Microchannel plate cross-talk mitigation for spatial autocorrelation measurements

TL;DR

This paper introduces a cross-talk subtraction method for microchannel plates that enhances spatial autocorrelation measurements, simplifying quantum optical experiments and increasing usable sensor area by reducing setup complexity.

Contribution

The paper presents a novel, calibration-based cross-talk subtraction technique for MCPs, improving their suitability for autocorrelation measurements in quantum optics.

Findings

Effective cross-talk subtraction demonstrated with I-sCMOS measurements

Method reduces setup complexity and doubles usable sensor area

Universal applicability to various MCP-based detection systems

Abstract

Microchannel plates (MCP) are the basis for many spatially-resolved single-particle detectors such as ICCD or I-sCMOS cameras employing image intensifiers (II), MCPs with delay-line anodes for the detection of cold gas particles or Cherenkov radiation detectors.
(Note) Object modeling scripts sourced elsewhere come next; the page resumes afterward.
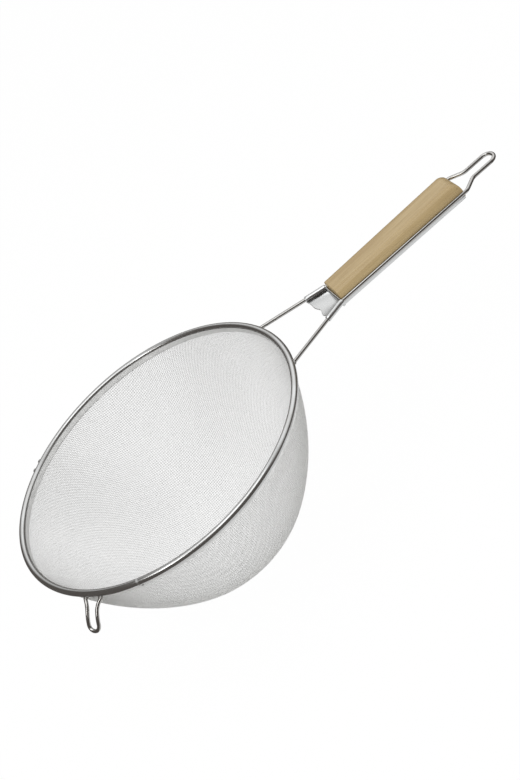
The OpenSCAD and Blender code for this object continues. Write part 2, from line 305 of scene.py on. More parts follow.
def arc(centre, radius, start, end, steps):
    """Points on an arc in a plane, from angle start to angle end, in degrees."""
    angles = [radians(start + (end - start) * k / steps) for k in range(steps + 1)]
    return [(centre[0] + radius * cos(a), centre[1] + radius * sin(a)) for a in angles]


def root_distance(rim, handle):
    """Distance along the handle's axis at which its wires meet the middle of the roll."""
    return sqrt((rim.rim_radius - rim.bead_radius) ** 2 - handle.root_half ** 2)


def handle_frame(handle, rim):
    """From the plane of the handle to its drooping place."""
    return (Matrix.Translation((rim.rim_radius, 0, -handle.root_drop))
            @ Matrix.Rotation(handle.droop, 4, "Y") @ Matrix.Translation((-rim.rim_radius, 0, 0)))


# ---- Materials ----

def plug(tree, node, inputs):
    """Gives a node's inputs values or links; a node as a value stands for its first output."""
    for socket, value in inputs.items():
        if isinstance(value, bpy.types.Node):
            value = value.outputs[0]
        if isinstance(value, bpy.types.NodeSocket):
            tree.links.new(value, node.inputs[socket])
        else:
            node.inputs[socket].default_value = value


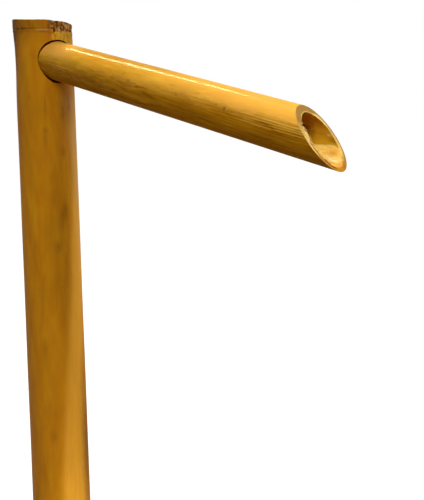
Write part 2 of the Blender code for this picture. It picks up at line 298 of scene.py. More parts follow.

However, the spatial characterization provided by an MCP is severely limited by cross-talk between its microchannels, rendering MCP and II ill-suited for autocorrelation measurements. Here we present a cross-talk subtraction method experimentally exemplified for an I-sCMOS based measurement of pseudo-thermal light second-order intensity autocorrelation function at the single- photon level. The method merely requires a dark counts measurement for calibration. A reference cross- correlation measurement certifies the cross-talk subtraction. While remaining universal for MCP applications, the presented cross-talk subtraction in particular simplifies quantum optical setups. With the possibility of autocorrelation measurement the signal needs no longer to be divided into two camera regions for a cross- correlation measurement, reducing the experimental setup complexity and increasing at least twofold the simultaneously employable camera sensor region.